Stop alle bombe: Donald Trump ha dipinto l’accordo di pace per Gaza come «un’alba nuova di un nuovo Medio Oriente».
Accordo firmato lunedì 13 ottobre a Sharm el-Sheikh dal presidente americano e da Abdel Fattah Al-Sisi, presidente della Repubblica Araba d’Egitto; Tamim bin Hamad Al-Thani, emiro dello Stato del Qatar; Recep Tayyip Erdogan, presidente della Repubblica di Turchia. Parole altisonanti «per porre fine a più di due anni di profonda sofferenza e perdita, aprendo un nuovo capitolo per la regione caratterizzato da speranza, sicurezza e una visione condivisa di pace e prosperità».

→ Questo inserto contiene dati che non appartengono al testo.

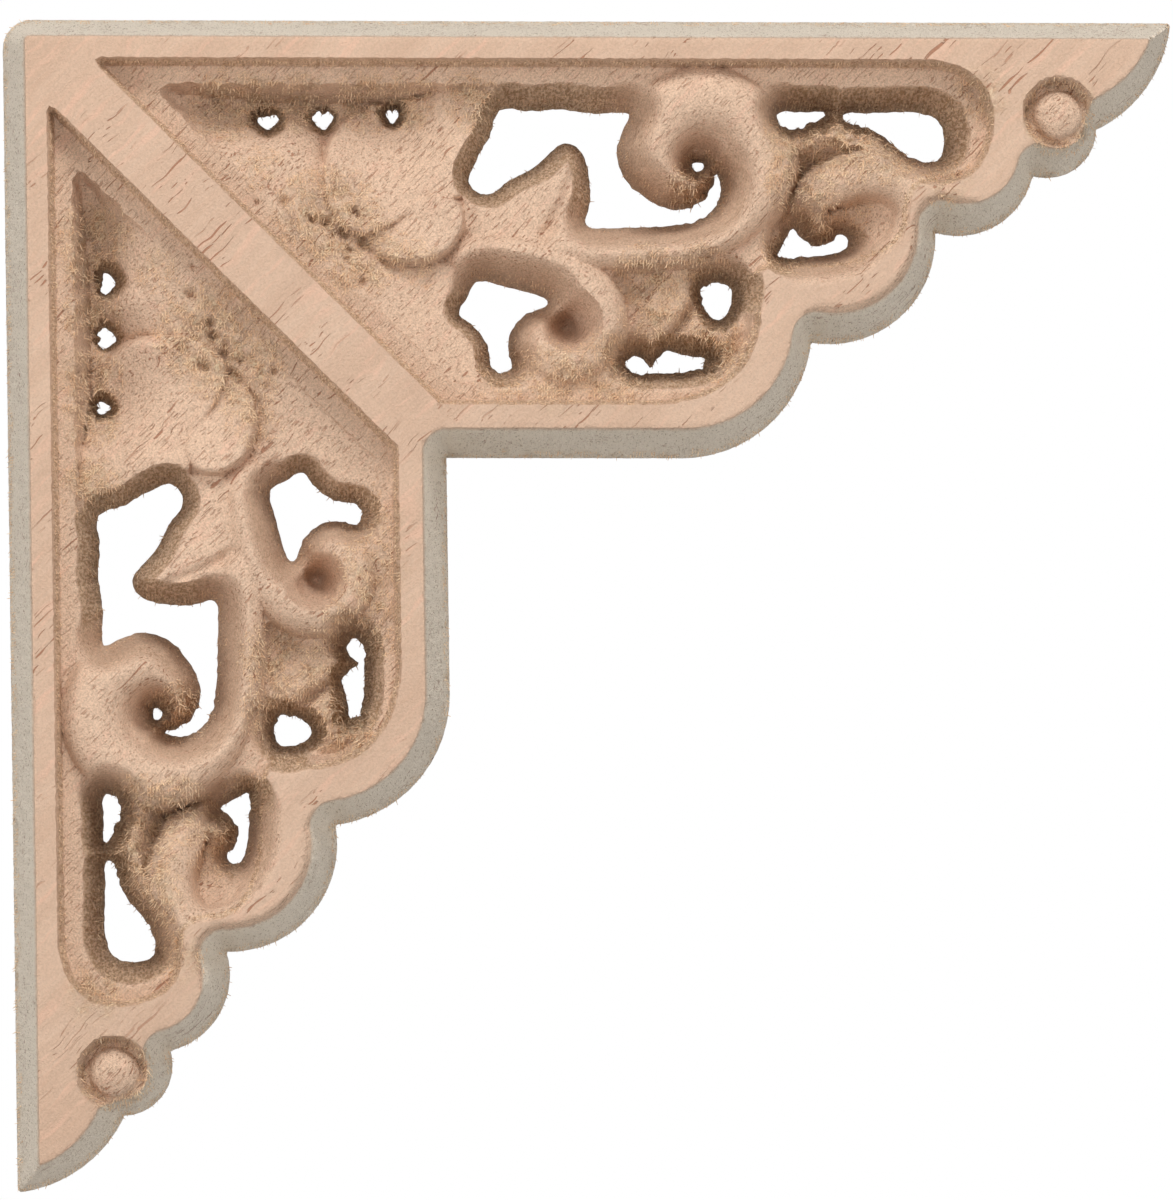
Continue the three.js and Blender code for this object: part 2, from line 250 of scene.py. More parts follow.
# %% [markdown]
# ## Torn places and cut walls
# Beech tears where the cutter leaves it across the grain: in the heart of the flower, at the
# ends of the scrolls, on the thin leaves and along the lower edges of the walls. These places
# are named here once, and the edges, the shader and the loose fibres all follow them.

# %% Where the wood is torn: along, across, radius, strength
TORN_PATCHES = [
    (22.0, 14.0, 2.6, 0.8), (24.2, 16.0, 2.2, 0.7), (27.6, 16.9, 1.4, 0.4), (47.4, 11.7, 1.5, 1.0),
    (54.4, 8.9, 2.0, 0.9), (57.6, 8.8, 1.9, 0.9), (60.4, 9.6, 1.5, 0.7), (54.2, 11.4, 1.8, 0.7),
    (55.6, 14.3, 1.1, 0.9), (57.6, 13.6, 1.2, 0.3), (48.5, 22.8, 1.5, 1.0), (44.2, 20.2, 1.8, 0.45),
    (46.2, 21.4, 1.6, 0.4), (32.2, 5.9, 1.5, 0.7), (43.6, 17.9, 1.6, 0.7), (47.4, 17.9, 1.6, 0.6),
    (41.2, 24.2, 2.0, 0.6), (37.4, 24.8, 1.8, 0.5), (66.4, 5.6, 1.5, 0.5), (63.8, 11.2, 1.4, 0.4),
    (15.2, 6.3, 1.8, 0.7), (17.2, 6.0, 1.4, 0.8), (20.4, 6.1, 1.4, 0.7), (24.6, 5.9, 1.5, 0.7),
    (27.6, 5.9, 1.4, 0.7), (17.6, 10.6, 1.2, 0.3), (34.2, 24.6, 1.6, 0.4), (53.2, 16.0, 1.3, 0.5)]
TORN_FADE = 1.6


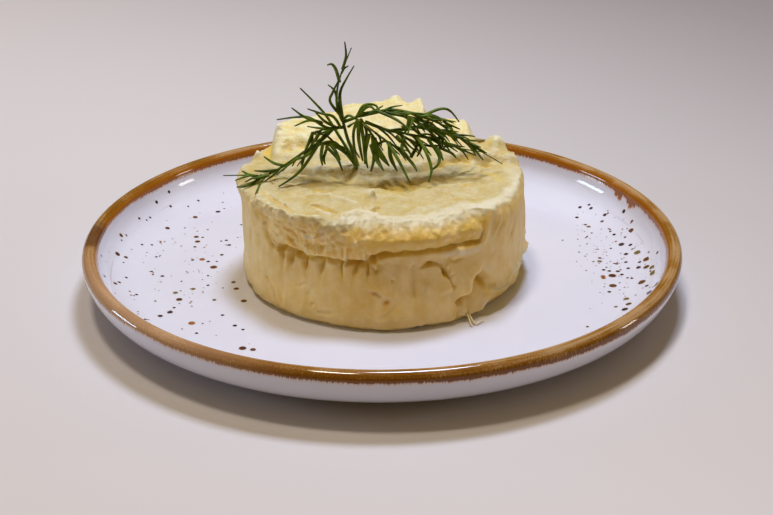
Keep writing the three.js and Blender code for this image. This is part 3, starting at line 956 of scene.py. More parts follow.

Svolta epocale, messa nero su bianco. Svolta che dalla carta troverà conferma sulla pelle di chi è sopravvissuto? Interrogativo che passiamo a Francesco Vignarca, olgiatese, coordinatore delle Campagne nella Rete Italiana Pace e Disarmo: una delle più autorevoli voci nazionali in tema di risoluzione dei conflitti, proliferazione del commercio delle armi e costruzione di un mondo che davvero si fondi sul rispetto dei diritti e sulla pace tra i popoli.
Accordo di pace, dunque…
«Innanzitutto direi che non si tratta di un accordo di pace ma per il cessate il fuoco – l’incipit di Vignarca – Ben venga che il fuoco cessi, ma ancora non siamo a una composizione di pace e di giustizia».
Proviamo a spiegare questi concetti…
«Vale la pena fissare due elementi. Il primo è rivolto al passato: le responsabilità delle atrocità commesse, da una parte da Hamas e dall’altra da Israele, devono essere per forza affrontate. In tal senso abbiamo esempi come la Commissione per la riconciliazione in Sudafrica o il Processo di Norimberga alla fine della Seconda guerra mondiale. Non si può dare un colpo di spugna, altrimenti il fuoco coverà sotto le macerie…».
Il secondo elemento?
«E’ indispensabile guardare anche verso il futuro. Non può resistere una pace imposta da fuori, ma deve essere agita sia dagli israeliani che dai palestinesi. Anche a questo riguardo possiamo fare riferimento ad alcuni esempi, al valorizzare esperienze che mettano insieme palestinesi e israeliani, come abbiamo fatto in Italia con la marcia per la pace a Marzabotto. Questo serve, per lanciare davvero un percorso di pace e noi, come società civile, l’abbiamo già sperimentato».
Sullo sfondo, il tema della ricostruzione, a Gaza city e nella Striscia: progetto umanitario o business?
«La ricostruzione fisica è impossibile se non parte da un sentire condiviso. Se così non fosse, finirà per non risolvere un problema e crearne di nuovi. Ma questo succede, in piccolo, in qualsiasi paese anche per un semplice Piano di lottizzazione… E’ la comunità, in questo caso palestinese, che deve essere coinvolta per il suo futuro. Pensiamo, ad esempio, a cosa successe a Berlino, alla scelta di conservare e creare spazi della memoria».
Sinceramente, l’accordo reggerà?
«L’accordo è un po’ una via d’uscita sia per Hamas che per Netanyahu. Facciamoci anche un’altra domanda: perché una cosa del genere non è avvenuta un anno e mezzo fa, quando era possibile…».